Task statement: Repeat the entire listing exactly.

Raw data:
--- Begin ---

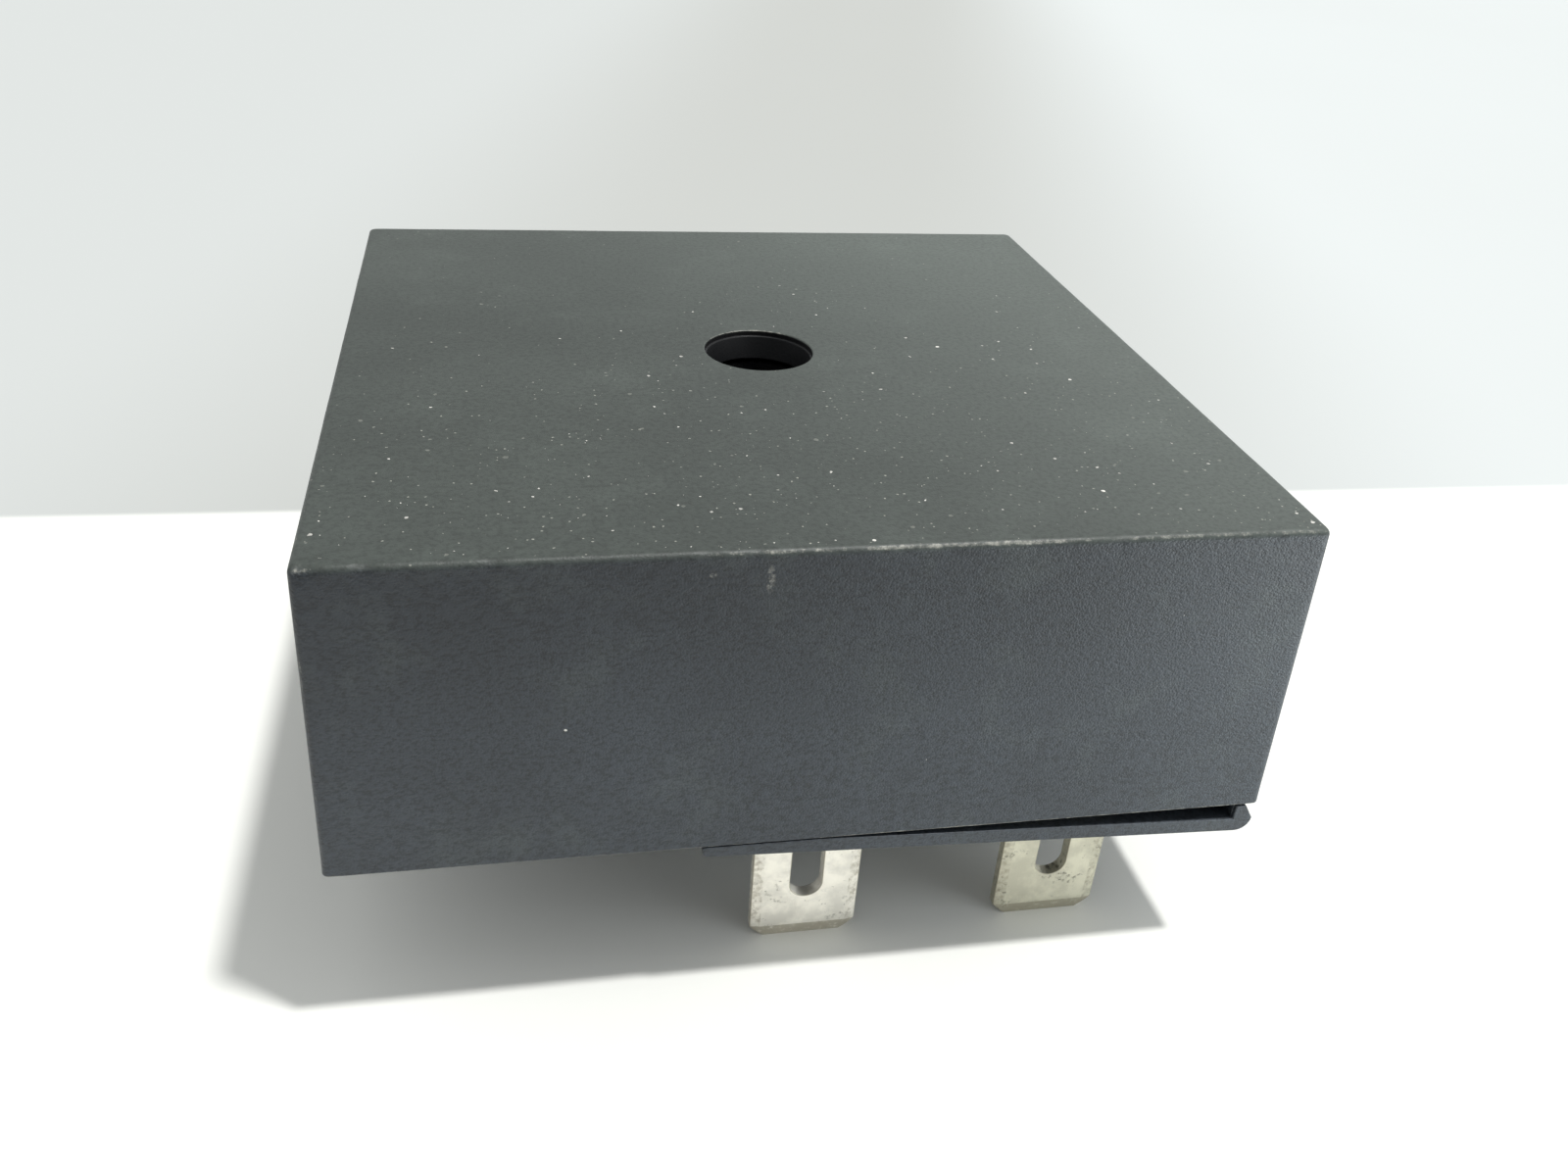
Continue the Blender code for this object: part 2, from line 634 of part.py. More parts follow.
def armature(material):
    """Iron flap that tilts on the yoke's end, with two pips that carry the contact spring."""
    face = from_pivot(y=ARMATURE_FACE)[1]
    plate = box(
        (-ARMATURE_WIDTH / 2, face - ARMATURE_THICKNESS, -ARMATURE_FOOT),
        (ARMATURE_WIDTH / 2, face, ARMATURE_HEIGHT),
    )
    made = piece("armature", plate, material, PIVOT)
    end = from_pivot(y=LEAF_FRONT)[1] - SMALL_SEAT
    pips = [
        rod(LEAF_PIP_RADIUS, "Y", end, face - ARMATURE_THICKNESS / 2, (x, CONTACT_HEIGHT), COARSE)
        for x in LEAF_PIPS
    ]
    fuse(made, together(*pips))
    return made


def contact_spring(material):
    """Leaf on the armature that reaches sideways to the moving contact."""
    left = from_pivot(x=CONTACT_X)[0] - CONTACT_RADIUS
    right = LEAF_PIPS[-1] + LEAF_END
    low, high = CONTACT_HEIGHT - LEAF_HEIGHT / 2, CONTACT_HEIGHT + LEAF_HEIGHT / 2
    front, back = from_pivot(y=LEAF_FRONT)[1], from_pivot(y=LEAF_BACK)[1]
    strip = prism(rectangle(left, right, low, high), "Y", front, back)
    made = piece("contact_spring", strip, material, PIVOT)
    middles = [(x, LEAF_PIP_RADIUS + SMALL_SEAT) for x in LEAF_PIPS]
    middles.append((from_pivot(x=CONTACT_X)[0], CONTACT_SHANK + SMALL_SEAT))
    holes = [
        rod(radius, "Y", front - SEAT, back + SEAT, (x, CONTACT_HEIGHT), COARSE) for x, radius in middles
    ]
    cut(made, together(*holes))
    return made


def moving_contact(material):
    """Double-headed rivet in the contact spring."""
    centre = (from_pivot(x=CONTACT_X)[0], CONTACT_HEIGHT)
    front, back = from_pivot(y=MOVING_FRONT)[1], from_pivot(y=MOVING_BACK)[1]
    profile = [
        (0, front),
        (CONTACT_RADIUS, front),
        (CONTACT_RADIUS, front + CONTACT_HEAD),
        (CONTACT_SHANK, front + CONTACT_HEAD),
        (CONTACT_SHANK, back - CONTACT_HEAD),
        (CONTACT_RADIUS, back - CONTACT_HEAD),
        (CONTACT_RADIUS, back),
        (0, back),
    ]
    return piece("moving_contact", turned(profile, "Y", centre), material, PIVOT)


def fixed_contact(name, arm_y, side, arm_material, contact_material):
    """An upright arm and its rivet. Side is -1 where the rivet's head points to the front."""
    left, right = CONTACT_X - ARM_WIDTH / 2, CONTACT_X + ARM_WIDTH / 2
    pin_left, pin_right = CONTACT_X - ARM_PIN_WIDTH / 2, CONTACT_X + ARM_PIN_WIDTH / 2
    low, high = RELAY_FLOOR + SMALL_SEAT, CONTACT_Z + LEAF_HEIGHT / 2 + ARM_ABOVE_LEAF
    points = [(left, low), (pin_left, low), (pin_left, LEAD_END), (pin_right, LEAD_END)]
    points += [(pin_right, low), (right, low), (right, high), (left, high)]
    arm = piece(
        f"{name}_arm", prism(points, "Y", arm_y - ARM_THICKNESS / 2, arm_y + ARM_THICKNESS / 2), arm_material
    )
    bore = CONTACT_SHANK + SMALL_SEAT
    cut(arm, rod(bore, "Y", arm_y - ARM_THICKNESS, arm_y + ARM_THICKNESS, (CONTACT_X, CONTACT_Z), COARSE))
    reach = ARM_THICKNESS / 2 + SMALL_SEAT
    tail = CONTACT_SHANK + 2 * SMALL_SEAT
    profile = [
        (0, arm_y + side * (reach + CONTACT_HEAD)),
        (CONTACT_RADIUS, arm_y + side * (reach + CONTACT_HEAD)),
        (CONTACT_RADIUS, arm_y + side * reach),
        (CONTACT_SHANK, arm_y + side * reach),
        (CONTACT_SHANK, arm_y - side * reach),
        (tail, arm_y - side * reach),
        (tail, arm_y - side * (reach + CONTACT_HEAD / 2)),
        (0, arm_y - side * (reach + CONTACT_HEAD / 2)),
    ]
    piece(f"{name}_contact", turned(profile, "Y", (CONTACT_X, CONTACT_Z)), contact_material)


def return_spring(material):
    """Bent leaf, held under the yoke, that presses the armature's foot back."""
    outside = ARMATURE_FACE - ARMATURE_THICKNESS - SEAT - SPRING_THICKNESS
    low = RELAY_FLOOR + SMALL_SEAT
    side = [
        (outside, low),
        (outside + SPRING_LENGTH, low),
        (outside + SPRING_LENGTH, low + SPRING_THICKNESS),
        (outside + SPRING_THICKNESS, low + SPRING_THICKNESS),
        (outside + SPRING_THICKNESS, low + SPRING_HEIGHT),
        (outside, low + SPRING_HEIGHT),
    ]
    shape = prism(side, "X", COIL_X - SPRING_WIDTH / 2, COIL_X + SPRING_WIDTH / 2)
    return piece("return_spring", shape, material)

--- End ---

Result of this task:
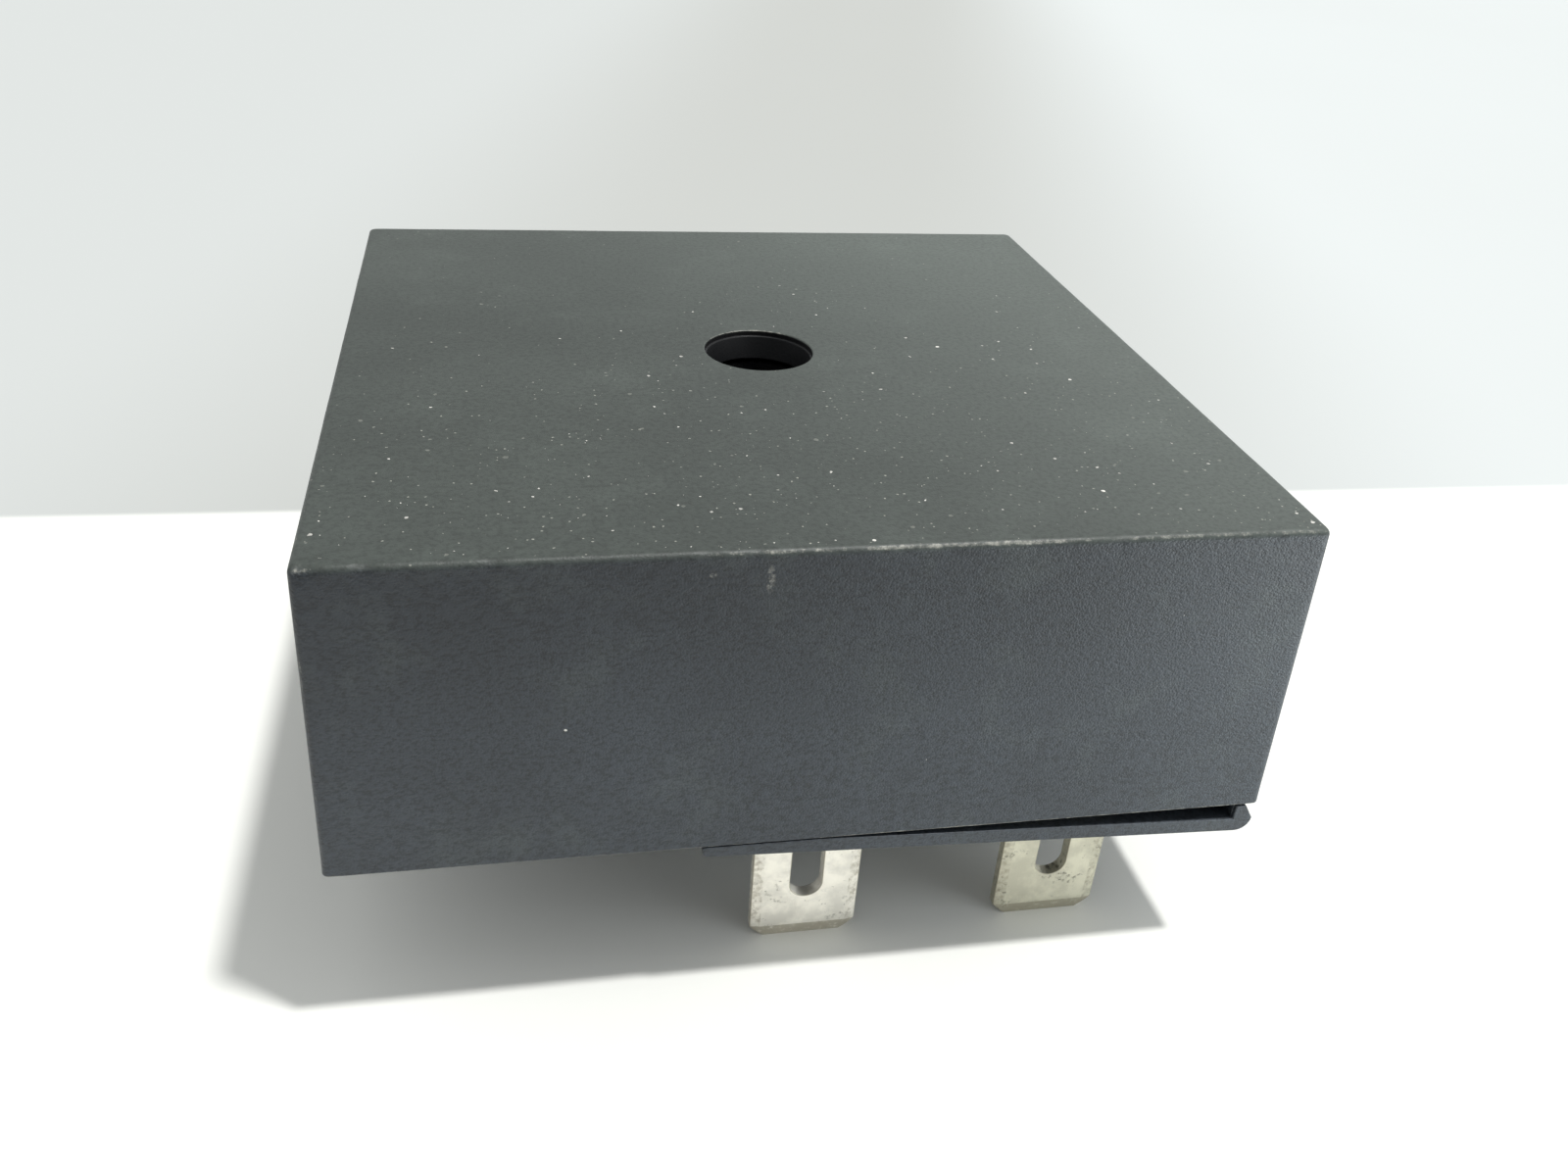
Continue the Blender code for this object: part 2, from line 634 of part.py. More parts follow.
def armature(material):
    """Iron flap that tilts on the yoke's end, with two pips that carry the contact spring."""
    face = from_pivot(y=ARMATURE_FACE)[1]
    plate = box(
        (-ARMATURE_WIDTH / 2, face - ARMATURE_THICKNESS, -ARMATURE_FOOT),
        (ARMATURE_WIDTH / 2, face, ARMATURE_HEIGHT),
    )
    made = piece("armature", plate, material, PIVOT)
    end = from_pivot(y=LEAF_FRONT)[1] - SMALL_SEAT
    pips = [
        rod(LEAF_PIP_RADIUS, "Y", end, face - ARMATURE_THICKNESS / 2, (x, CONTACT_HEIGHT), COARSE)
        for x in LEAF_PIPS
    ]
    fuse(made, together(*pips))
    return made


def contact_spring(material):
    """Leaf on the armature that reaches sideways to the moving contact."""
    left = from_pivot(x=CONTACT_X)[0] - CONTACT_RADIUS
    right = LEAF_PIPS[-1] + LEAF_END
    low, high = CONTACT_HEIGHT - LEAF_HEIGHT / 2, CONTACT_HEIGHT + LEAF_HEIGHT / 2
    front, back = from_pivot(y=LEAF_FRONT)[1], from_pivot(y=LEAF_BACK)[1]
    strip = prism(rectangle(left, right, low, high), "Y", front, back)
    made = piece("contact_spring", strip, material, PIVOT)
    middles = [(x, LEAF_PIP_RADIUS + SMALL_SEAT) for x in LEAF_PIPS]
    middles.append((from_pivot(x=CONTACT_X)[0], CONTACT_SHANK + SMALL_SEAT))
    holes = [
        rod(radius, "Y", front - SEAT, back + SEAT, (x, CONTACT_HEIGHT), COARSE) for x, radius in middles
    ]
    cut(made, together(*holes))
    return made


def moving_contact(material):
    """Double-headed rivet in the contact spring."""
    centre = (from_pivot(x=CONTACT_X)[0], CONTACT_HEIGHT)
    front, back = from_pivot(y=MOVING_FRONT)[1], from_pivot(y=MOVING_BACK)[1]
    profile = [
        (0, front),
        (CONTACT_RADIUS, front),
        (CONTACT_RADIUS, front + CONTACT_HEAD),
        (CONTACT_SHANK, front + CONTACT_HEAD),
        (CONTACT_SHANK, back - CONTACT_HEAD),
        (CONTACT_RADIUS, back - CONTACT_HEAD),
        (CONTACT_RADIUS, back),
        (0, back),
    ]
    return piece("moving_contact", turned(profile, "Y", centre), material, PIVOT)


def fixed_contact(name, arm_y, side, arm_material, contact_material):
    """An upright arm and its rivet. Side is -1 where the rivet's head points to the front."""
    left, right = CONTACT_X - ARM_WIDTH / 2, CONTACT_X + ARM_WIDTH / 2
    pin_left, pin_right = CONTACT_X - ARM_PIN_WIDTH / 2, CONTACT_X + ARM_PIN_WIDTH / 2
    low, high = RELAY_FLOOR + SMALL_SEAT, CONTACT_Z + LEAF_HEIGHT / 2 + ARM_ABOVE_LEAF
    points = [(left, low), (pin_left, low), (pin_left, LEAD_END), (pin_right, LEAD_END)]
    points += [(pin_right, low), (right, low), (right, high), (left, high)]
    arm = piece(
        f"{name}_arm", prism(points, "Y", arm_y - ARM_THICKNESS / 2, arm_y + ARM_THICKNESS / 2), arm_material
    )
    bore = CONTACT_SHANK + SMALL_SEAT
    cut(arm, rod(bore, "Y", arm_y - ARM_THICKNESS, arm_y + ARM_THICKNESS, (CONTACT_X, CONTACT_Z), COARSE))
    reach = ARM_THICKNESS / 2 + SMALL_SEAT
    tail = CONTACT_SHANK + 2 * SMALL_SEAT
    profile = [
        (0, arm_y + side * (reach + CONTACT_HEAD)),
        (CONTACT_RADIUS, arm_y + side * (reach + CONTACT_HEAD)),
        (CONTACT_RADIUS, arm_y + side * reach),
        (CONTACT_SHANK, arm_y + side * reach),
        (CONTACT_SHANK, arm_y - side * reach),
        (tail, arm_y - side * reach),
        (tail, arm_y - side * (reach + CONTACT_HEAD / 2)),
        (0, arm_y - side * (reach + CONTACT_HEAD / 2)),
    ]
    piece(f"{name}_contact", turned(profile, "Y", (CONTACT_X, CONTACT_Z)), contact_material)


def return_spring(material):
    """Bent leaf, held under the yoke, that presses the armature's foot back."""
    outside = ARMATURE_FACE - ARMATURE_THICKNESS - SEAT - SPRING_THICKNESS
    low = RELAY_FLOOR + SMALL_SEAT
    side = [
        (outside, low),
        (outside + SPRING_LENGTH, low),
        (outside + SPRING_LENGTH, low + SPRING_THICKNESS),
        (outside + SPRING_THICKNESS, low + SPRING_THICKNESS),
        (outside + SPRING_THICKNESS, low + SPRING_HEIGHT),
        (outside, low + SPRING_HEIGHT),
    ]
    shape = prism(side, "X", COIL_X - SPRING_WIDTH / 2, COIL_X + SPRING_WIDTH / 2)
    return piece("return_spring", shape, material)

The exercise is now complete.